start

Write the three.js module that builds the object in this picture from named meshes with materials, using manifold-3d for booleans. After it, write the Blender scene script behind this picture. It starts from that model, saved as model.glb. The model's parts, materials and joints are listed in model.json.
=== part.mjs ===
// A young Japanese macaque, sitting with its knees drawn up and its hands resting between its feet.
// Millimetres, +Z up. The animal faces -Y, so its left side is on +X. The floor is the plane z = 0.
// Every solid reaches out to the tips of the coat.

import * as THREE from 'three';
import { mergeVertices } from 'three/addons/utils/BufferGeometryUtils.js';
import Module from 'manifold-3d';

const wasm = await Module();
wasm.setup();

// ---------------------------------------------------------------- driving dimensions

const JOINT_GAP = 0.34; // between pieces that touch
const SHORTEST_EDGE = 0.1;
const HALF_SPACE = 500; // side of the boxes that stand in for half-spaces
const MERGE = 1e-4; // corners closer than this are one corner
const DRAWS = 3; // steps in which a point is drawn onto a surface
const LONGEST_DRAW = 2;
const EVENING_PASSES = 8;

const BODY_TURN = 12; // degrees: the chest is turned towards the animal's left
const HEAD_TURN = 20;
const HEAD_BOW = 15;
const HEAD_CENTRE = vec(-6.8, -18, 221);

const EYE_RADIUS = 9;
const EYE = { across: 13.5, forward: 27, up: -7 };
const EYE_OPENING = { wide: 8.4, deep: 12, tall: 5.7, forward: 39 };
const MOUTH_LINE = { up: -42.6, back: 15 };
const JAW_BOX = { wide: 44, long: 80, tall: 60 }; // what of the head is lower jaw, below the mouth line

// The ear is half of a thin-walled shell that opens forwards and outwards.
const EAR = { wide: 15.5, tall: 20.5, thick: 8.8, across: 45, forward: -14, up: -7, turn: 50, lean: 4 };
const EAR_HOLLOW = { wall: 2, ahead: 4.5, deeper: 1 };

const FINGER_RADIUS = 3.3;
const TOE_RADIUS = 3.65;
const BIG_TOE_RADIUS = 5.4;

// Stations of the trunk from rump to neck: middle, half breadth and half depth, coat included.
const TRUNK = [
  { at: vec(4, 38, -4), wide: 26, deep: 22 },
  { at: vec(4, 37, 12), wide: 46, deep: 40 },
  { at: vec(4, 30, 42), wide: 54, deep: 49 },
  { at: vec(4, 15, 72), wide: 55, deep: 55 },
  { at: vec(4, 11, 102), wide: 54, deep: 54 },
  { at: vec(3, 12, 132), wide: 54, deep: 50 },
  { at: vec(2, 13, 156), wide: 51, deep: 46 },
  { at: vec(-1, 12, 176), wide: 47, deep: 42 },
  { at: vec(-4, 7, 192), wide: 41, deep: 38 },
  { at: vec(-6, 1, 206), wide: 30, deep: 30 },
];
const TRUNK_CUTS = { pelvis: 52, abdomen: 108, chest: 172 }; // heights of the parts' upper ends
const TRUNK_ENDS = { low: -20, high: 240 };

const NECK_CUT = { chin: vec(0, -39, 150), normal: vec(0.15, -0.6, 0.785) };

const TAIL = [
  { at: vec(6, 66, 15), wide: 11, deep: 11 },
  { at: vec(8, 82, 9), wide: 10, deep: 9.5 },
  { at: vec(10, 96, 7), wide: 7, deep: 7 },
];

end
start

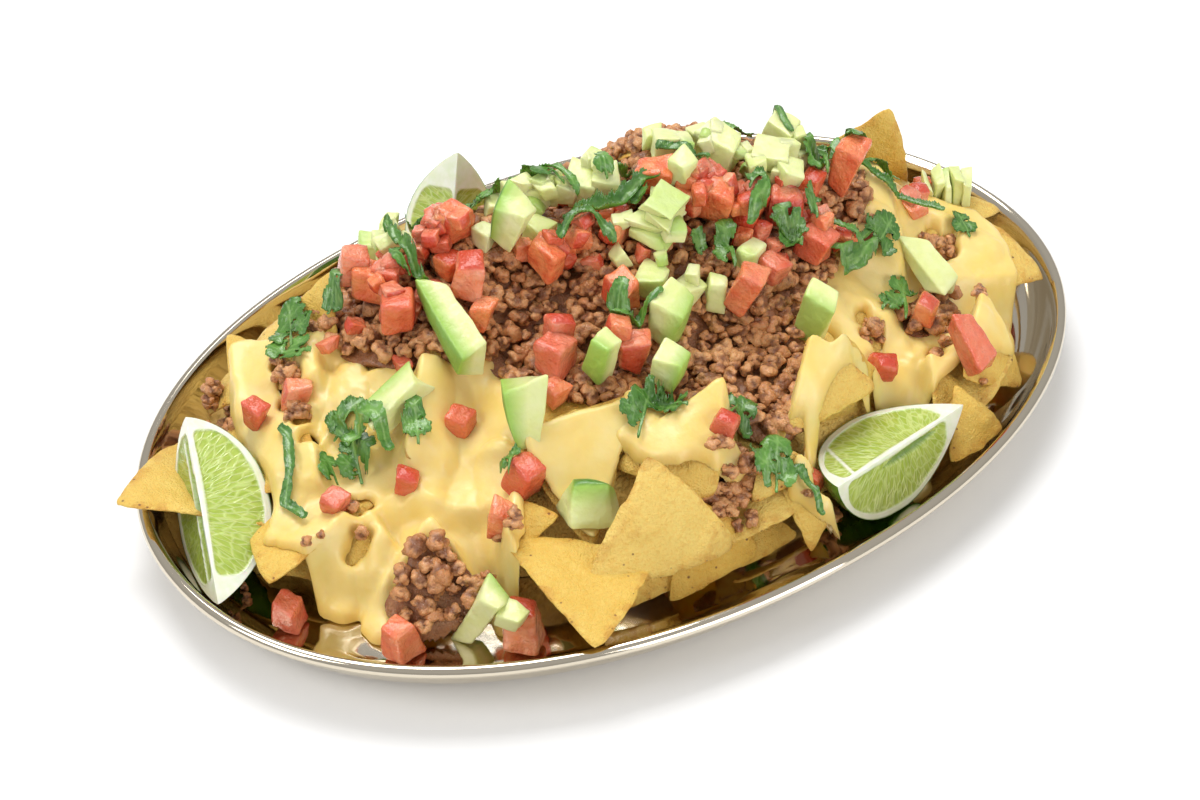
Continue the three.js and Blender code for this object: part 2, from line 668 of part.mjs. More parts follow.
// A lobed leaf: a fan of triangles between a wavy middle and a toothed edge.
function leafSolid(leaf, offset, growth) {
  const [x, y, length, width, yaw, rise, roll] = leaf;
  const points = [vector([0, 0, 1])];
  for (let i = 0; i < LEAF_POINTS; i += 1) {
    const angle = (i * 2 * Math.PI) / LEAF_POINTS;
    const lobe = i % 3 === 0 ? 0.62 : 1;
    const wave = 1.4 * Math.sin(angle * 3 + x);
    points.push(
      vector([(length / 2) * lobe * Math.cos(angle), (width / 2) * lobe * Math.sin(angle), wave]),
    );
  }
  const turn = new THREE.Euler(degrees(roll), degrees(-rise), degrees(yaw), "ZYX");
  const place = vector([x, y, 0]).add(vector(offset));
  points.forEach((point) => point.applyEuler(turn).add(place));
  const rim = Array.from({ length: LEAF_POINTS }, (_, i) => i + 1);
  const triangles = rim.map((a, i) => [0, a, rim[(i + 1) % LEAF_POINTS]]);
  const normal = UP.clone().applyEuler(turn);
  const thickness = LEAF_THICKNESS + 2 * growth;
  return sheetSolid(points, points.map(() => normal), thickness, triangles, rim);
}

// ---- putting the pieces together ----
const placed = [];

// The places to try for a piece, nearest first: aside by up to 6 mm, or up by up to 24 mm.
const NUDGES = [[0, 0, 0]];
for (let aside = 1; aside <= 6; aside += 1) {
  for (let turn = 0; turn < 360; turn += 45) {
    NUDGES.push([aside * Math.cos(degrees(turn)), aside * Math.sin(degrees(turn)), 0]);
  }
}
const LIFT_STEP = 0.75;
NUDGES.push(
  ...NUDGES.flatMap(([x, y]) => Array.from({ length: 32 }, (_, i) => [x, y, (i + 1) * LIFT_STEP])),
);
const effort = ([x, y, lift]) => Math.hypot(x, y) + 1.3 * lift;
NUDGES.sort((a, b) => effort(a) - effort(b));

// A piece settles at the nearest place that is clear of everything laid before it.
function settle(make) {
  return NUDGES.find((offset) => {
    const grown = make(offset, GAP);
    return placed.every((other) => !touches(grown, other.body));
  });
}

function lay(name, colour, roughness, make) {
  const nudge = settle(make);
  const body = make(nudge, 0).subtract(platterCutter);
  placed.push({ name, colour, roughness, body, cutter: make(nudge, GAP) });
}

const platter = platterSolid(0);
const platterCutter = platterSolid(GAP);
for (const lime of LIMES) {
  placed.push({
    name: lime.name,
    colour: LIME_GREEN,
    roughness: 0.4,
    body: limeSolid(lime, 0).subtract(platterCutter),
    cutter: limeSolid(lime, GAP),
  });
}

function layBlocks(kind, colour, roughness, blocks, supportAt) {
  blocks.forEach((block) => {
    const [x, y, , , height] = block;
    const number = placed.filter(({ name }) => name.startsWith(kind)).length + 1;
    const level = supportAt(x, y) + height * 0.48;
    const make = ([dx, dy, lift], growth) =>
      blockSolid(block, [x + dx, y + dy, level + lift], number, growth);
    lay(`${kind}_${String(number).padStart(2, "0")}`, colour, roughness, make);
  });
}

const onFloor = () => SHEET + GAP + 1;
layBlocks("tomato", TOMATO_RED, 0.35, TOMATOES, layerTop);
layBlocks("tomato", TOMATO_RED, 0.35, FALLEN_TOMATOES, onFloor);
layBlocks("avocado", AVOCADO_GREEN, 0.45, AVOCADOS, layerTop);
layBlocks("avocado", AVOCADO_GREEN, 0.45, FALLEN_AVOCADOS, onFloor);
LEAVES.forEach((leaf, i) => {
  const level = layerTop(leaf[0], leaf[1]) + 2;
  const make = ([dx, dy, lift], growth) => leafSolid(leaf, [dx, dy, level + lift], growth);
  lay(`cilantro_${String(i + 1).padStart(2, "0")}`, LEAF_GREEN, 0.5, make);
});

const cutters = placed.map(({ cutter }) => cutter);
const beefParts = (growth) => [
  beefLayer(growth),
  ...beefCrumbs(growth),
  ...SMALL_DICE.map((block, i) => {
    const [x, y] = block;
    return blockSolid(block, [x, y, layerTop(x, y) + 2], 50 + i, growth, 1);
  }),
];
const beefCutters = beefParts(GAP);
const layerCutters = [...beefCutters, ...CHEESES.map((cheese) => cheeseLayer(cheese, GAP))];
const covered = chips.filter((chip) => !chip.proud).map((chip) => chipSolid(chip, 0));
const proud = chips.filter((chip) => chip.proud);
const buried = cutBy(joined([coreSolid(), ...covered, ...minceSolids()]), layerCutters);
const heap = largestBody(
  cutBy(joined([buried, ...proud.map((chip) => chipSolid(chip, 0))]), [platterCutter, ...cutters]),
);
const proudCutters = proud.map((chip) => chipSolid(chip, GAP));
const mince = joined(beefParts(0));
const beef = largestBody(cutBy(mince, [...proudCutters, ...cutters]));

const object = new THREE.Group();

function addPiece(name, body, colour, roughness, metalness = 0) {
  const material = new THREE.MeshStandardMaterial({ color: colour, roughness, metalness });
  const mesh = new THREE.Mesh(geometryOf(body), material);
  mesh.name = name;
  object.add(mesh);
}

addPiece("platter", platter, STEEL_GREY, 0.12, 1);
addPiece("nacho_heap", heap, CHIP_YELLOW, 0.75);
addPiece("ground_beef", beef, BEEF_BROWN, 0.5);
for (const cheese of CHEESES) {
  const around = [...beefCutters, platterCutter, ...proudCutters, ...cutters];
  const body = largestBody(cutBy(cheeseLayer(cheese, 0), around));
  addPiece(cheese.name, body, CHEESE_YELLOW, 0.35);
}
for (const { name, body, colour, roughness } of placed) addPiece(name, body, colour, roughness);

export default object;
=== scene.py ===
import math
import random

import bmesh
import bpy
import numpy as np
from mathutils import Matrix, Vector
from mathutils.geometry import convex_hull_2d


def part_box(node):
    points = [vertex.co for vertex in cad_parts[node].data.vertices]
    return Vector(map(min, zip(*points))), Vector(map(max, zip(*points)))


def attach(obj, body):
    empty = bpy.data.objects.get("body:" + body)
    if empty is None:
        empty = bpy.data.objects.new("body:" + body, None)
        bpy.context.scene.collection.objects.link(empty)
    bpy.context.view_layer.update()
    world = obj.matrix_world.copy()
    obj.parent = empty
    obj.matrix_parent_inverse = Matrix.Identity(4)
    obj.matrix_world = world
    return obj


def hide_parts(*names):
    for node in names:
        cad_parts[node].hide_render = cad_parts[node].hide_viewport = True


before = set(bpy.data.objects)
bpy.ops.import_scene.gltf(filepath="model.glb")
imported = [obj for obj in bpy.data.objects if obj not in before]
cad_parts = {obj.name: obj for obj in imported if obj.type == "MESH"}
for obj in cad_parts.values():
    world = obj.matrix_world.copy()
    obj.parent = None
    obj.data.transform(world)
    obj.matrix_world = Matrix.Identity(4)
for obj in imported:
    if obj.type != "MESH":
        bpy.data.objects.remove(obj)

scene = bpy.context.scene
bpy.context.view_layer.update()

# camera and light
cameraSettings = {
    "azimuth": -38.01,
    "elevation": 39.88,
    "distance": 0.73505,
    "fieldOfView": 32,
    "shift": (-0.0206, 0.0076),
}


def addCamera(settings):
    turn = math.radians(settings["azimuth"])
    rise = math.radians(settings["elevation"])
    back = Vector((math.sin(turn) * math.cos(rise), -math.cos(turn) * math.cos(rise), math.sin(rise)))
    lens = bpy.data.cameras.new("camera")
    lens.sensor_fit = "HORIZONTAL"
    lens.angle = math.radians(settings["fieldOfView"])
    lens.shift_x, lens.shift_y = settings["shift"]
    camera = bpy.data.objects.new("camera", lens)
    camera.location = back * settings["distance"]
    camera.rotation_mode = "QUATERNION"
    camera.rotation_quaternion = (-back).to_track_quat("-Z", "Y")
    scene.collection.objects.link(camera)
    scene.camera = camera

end

• **EXERCISE TASK**
Using the data above, extract exactly the lines from the one that holds "Continue the three.js" to the one that holds "NUDGES.sort((a, b) => effort(a) - effort(b));", both ends included, and no others.

• **COMPLETED EXERCISE**
Continue the three.js and Blender code for this object: part 2, from line 668 of part.mjs. More parts follow.
// A lobed leaf: a fan of triangles between a wavy middle and a toothed edge.
function leafSolid(leaf, offset, growth) {
  const [x, y, length, width, yaw, rise, roll] = leaf;
  const points = [vector([0, 0, 1])];
  for (let i = 0; i < LEAF_POINTS; i += 1) {
    const angle = (i * 2 * Math.PI) / LEAF_POINTS;
    const lobe = i % 3 === 0 ? 0.62 : 1;
    const wave = 1.4 * Math.sin(angle * 3 + x);
    points.push(
      vector([(length / 2) * lobe * Math.cos(angle), (width / 2) * lobe * Math.sin(angle), wave]),
    );
  }
  const turn = new THREE.Euler(degrees(roll), degrees(-rise), degrees(yaw), "ZYX");
  const place = vector([x, y, 0]).add(vector(offset));
  points.forEach((point) => point.applyEuler(turn).add(place));
  const rim = Array.from({ length: LEAF_POINTS }, (_, i) => i + 1);
  const triangles = rim.map((a, i) => [0, a, rim[(i + 1) % LEAF_POINTS]]);
  const normal = UP.clone().applyEuler(turn);
  const thickness = LEAF_THICKNESS + 2 * growth;
  return sheetSolid(points, points.map(() => normal), thickness, triangles, rim);
}

// ---- putting the pieces together ----
const placed = [];

// The places to try for a piece, nearest first: aside by up to 6 mm, or up by up to 24 mm.
const NUDGES = [[0, 0, 0]];
for (let aside = 1; aside <= 6; aside += 1) {
  for (let turn = 0; turn < 360; turn += 45) {
    NUDGES.push([aside * Math.cos(degrees(turn)), aside * Math.sin(degrees(turn)), 0]);
  }
}
const LIFT_STEP = 0.75;
NUDGES.push(
  ...NUDGES.flatMap(([x, y]) => Array.from({ length: 32 }, (_, i) => [x, y, (i + 1) * LIFT_STEP])),
);
const effort = ([x, y, lift]) => Math.hypot(x, y) + 1.3 * lift;
NUDGES.sort((a, b) => effort(a) - effort(b));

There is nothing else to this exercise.